Until this point, the material covered included definitions of affine varieties, the relationship between ideals and varieties, coordinate rings, irreducibility and irreducible decompositions, statement of Hilbert's Nullstellensatz.

  • January 31: Projective space, basic motivations, and homogeneous polynomials.
  • February 3: More on projective space, homogeneous ideals, projective varieties and their function fields.
  • February 5: Examples of projective varieties, plane curves and intersections, the twisted cubic.
  • February 7: The surface P1xP1. Homogenization for polynomials and ideals, computing projective closures.
  • February 10: Morphisms and rational maps. Birationality. Examples of morphisms.
  • February 12: Products of quasi-projective varieties. Blowups. Smoothness and tangent spaces for hypersurfaces.
  • February 14: Tangent spaces, smoothness, and dimension. Differentials and birational invariance and dimension.
  • February 17: Transcendence degree and birationality to hypersurfaces. A little more dimension theory.
  • February 19: Algebraic curves, local rings, smoothness, local parameters.
  • February 21: Orders of vanishing, morphisms from algebraic curves, degree and ramification.
  • February 24: Organize the function theory! Divisors on algebraic curves, hyperplane sections.
  • February 26: More on divisors and differentials on algebraic curves I.
  • February 28: Differentials on algebraic curves -- formalism . The canonical class and (finally) the genus!
  • March 2: The canonical divisor for a plane curve. The Riemann-Roch theorem and its consequences.
  • March 4: Group law on the elliptic curve, the group law on plane cubics, the Abel-Jacobi map. Aside on enumerative geometry
  • March 6: The Riemann-Hurwitz formula for covers. Applications: Lüroth's theorem, FLT for polynomials.
  • March 9: Canonical projective morphisms, ampleness and very ampleness, criteria for embeddings.
  • March 11: A non-hyperelliptic curve is embedded by its canonical class. High degree embeddings. Also see this.
  • March 13 - Non-Examinable: One structure (schemes), one space (the moduli space of curves), and one formula (χ(Mg) = ζ(1-2g)/(2-2g)).

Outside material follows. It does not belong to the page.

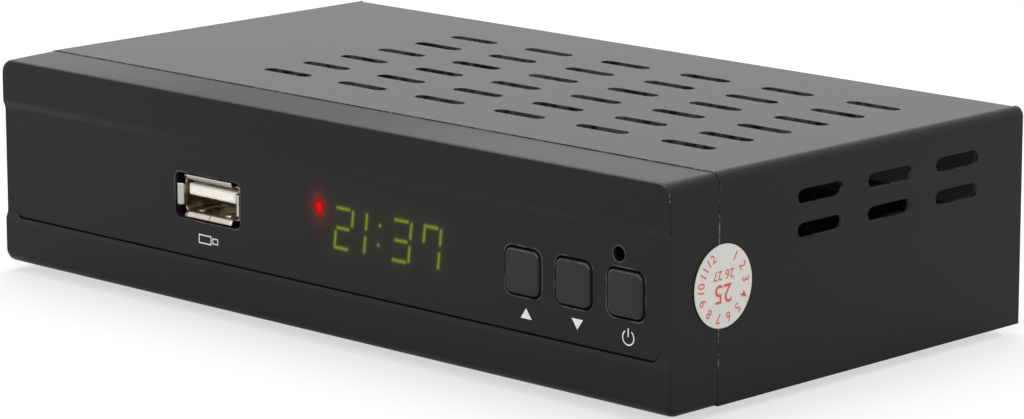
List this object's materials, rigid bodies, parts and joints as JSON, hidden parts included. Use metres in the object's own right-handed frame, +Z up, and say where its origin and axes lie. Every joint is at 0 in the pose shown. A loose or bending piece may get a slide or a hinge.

Divisor Calculations: With divisor theory calculations, it can really help to see a worked example. Here are a couple that I dug up that are on the internet. (1) Calculating zeroes and poles. (2) Another basic example of a divisor on a curve. (3) Divisors associated to hyperplane sections.

Examples sheets: There were four example sheets and one supplemental sheet. They appear here.

Disclaimer: Algebraic geometry is a beautiful subject known for its technicality, but the reason for that technicality is that the range of geometric phenomena that appear in the subject is extremely large. Consequently, if you're serious about the subject, you should spend this course trying to see as much of this range as you possibly can -- you should explore and store examples. We'll see a very large number in lectures too of course. The examples in Harris's Algebraic Geometry: A First Course are wonderful and crucial, and I recommend learning a few examples a week just to build your geometric database.

Check Engine I (February 24): At this point in the course, including Example Sheet III, here are what I consider to be the key "non-vocabulary" aspects of what we've done: 1. There is a unique conic through 5 points in P2. 2. An elliptic curve has no non-constant rational maps from A1. 3. The Segre and Veronese varieties, including the quadric surface and the twisted cubic. 4. There are two families of lines, or "rulings", on a smooth quadric surface. 5. There are finitely many lines on smooth cubic surfaces (we've only seen shadows of this result at this point). 6. A general surface in P3 of degree 4 or larger has no lines on it (Example Sheet III). 7. The nodal cubic and cuspidal cubic are the first examples of singular irreducible curves. They are both birational to P1. 8. There exist varieties that are neither affine nor projective. 9. The image of a variety under a morphism need not be a variety. 10. Every variety is birational to a hypersurface.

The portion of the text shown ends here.